GES. Oui, mais le compte n’y est pas ! Je me bats sur les rives de l’avant-garde depuis plus d’années. J’ai ouvert ma première galerie à Turin en 1963 avec une exposition Roy Lichtenstein: je me souviens que parmi les visiteurs plutôt hostiles se trouvaient mon ancien professeur Umberto Eco, avec qui j’ai toujours eu une relation très cordiale mais dissidente sur le front des arts visuels, puis Dario Fo, souriant et fougueux, et encore le grand collectionneur milanais Giuseppe Panza di Biumo (qui a été une source d’inspiration pour moi). C’est dire que mon parcours a commencé là, après quoi j’ai tenté d’autres voies, comme l’ouverture d’une galerie à Milan en 1965, d’une autre à Rome en 1971, puis, en 1972, à New York où je travaille toujours. Bien que depuis cinq ans, depuis qu’ils ont élu Trump, j’ai refusé de retourner dans ce pays où le numéro un de la nation commençait ses discours par cette phrase obscène “America First”, comme si les problèmes qu’ils ont étaient différents de ceux du reste du monde, et en tout cas en mettant en avant leur vanité. Aujourd’hui, cependant, je suis plus actif en tant que collectionneur, un mot qui ne me convient pas vraiment, car je suis en fait un collectionneur en série convaincu que l’histoire de l’art se déroule par ruisseaux, ruisselets, rivières. C’était d’ailleurs une polémique cordiale avec Giuseppe Panza qui, au milieu des années 60, prenant acte de la nouvelle réalité de l’Arte Povera, qu’il ne trouvait pas assez représentative des problèmes de l’art de l’époque, m’invitait à réfléchir sur le fait que l’histoire de l’art se fait par les grands sommets et non par les petites dépressions. Cela dit, même aujourd’hui, j’ai une différence d’opinion substantielle sur le développement de l’avant-garde qui va dans le sens du numérique, je suis plutôt préoccupé par l’antiquité, et donc depuis des années je poursuis une collection qui est aussi discutable sur le plan académique, mais au contraire très agréable sur le plan de la variété des choix. J’ai ensuite fait un livre chez Allemandi [ndlr: Gian Enzo Sperone. Dealer / Collector, Allemandi, 2019] qui en dit long sur ce que je suis.

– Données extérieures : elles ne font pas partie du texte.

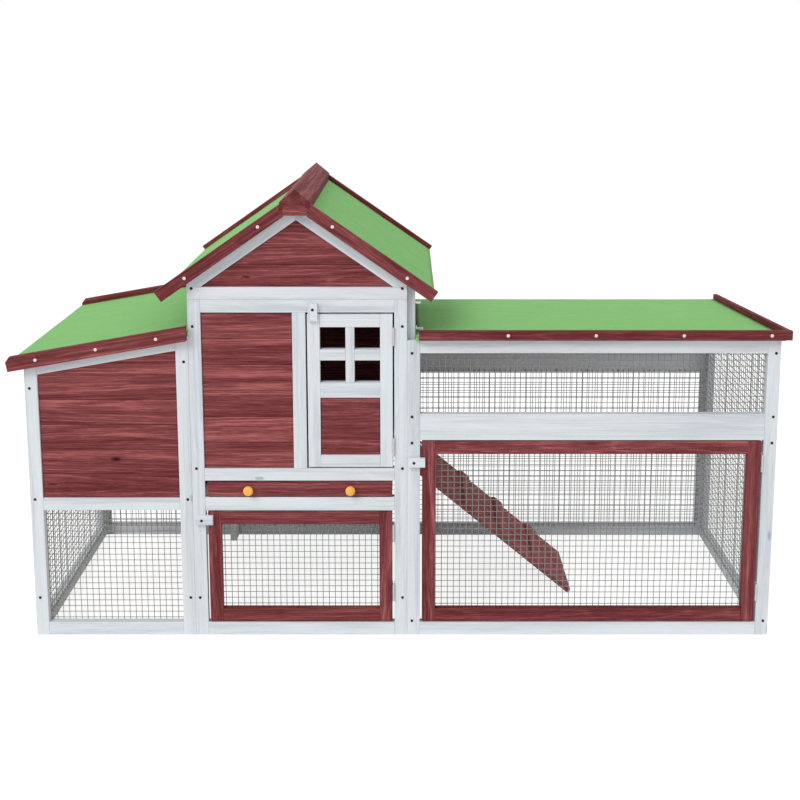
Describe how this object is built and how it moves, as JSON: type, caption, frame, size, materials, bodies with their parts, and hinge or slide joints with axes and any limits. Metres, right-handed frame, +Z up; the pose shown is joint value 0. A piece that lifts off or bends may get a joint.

En parlant d’avant-garde et de développement numérique, que pensez-vous du marché de l’art contemporain aujourd’hui ?
Le marché de l’art aujourd’hui me concerne peu et marginalement car, ayant en tant qu’accumulateur sériel stocké des centaines voire des milliers d’œuvres d’artistes peut-être aujourd’hui passés de mode, cela me permet de continuer à gagner ma vie en envoyant aux enchères chez Christie’s ou Sotheby’s des choses que je considère comme non fondamentales ou en tout cas plus marginales, et parfois j’ai du succès et d’autres fois moins. Récemment, j’ai également vendu des œuvres très importantes parce que j’avais besoin de gagner de l’argent pour poursuivre cette collection, mais disons que je ne comprends pas et ne veux pas comprendre le marché de l’art contemporain. Leo Castelli, que je considère comme l’un de mes maîtres avec Arturo Schwarz, avait l’habitude de dire que tous les prix sont symboliques: c’est vrai, mais l’argent n’est pas symbolique, l’argent est réel. Donc, si le marché actuel dépense 69 millions pour une œuvre virtuelle, comme celle que Christie’s a achetée il y a peu, et que de nombreux artistes mineurs reçoivent l’attention et les prix d’artistes majeurs, je n’ai rien à commenter: je ne suis pas d’accord, c’est tout.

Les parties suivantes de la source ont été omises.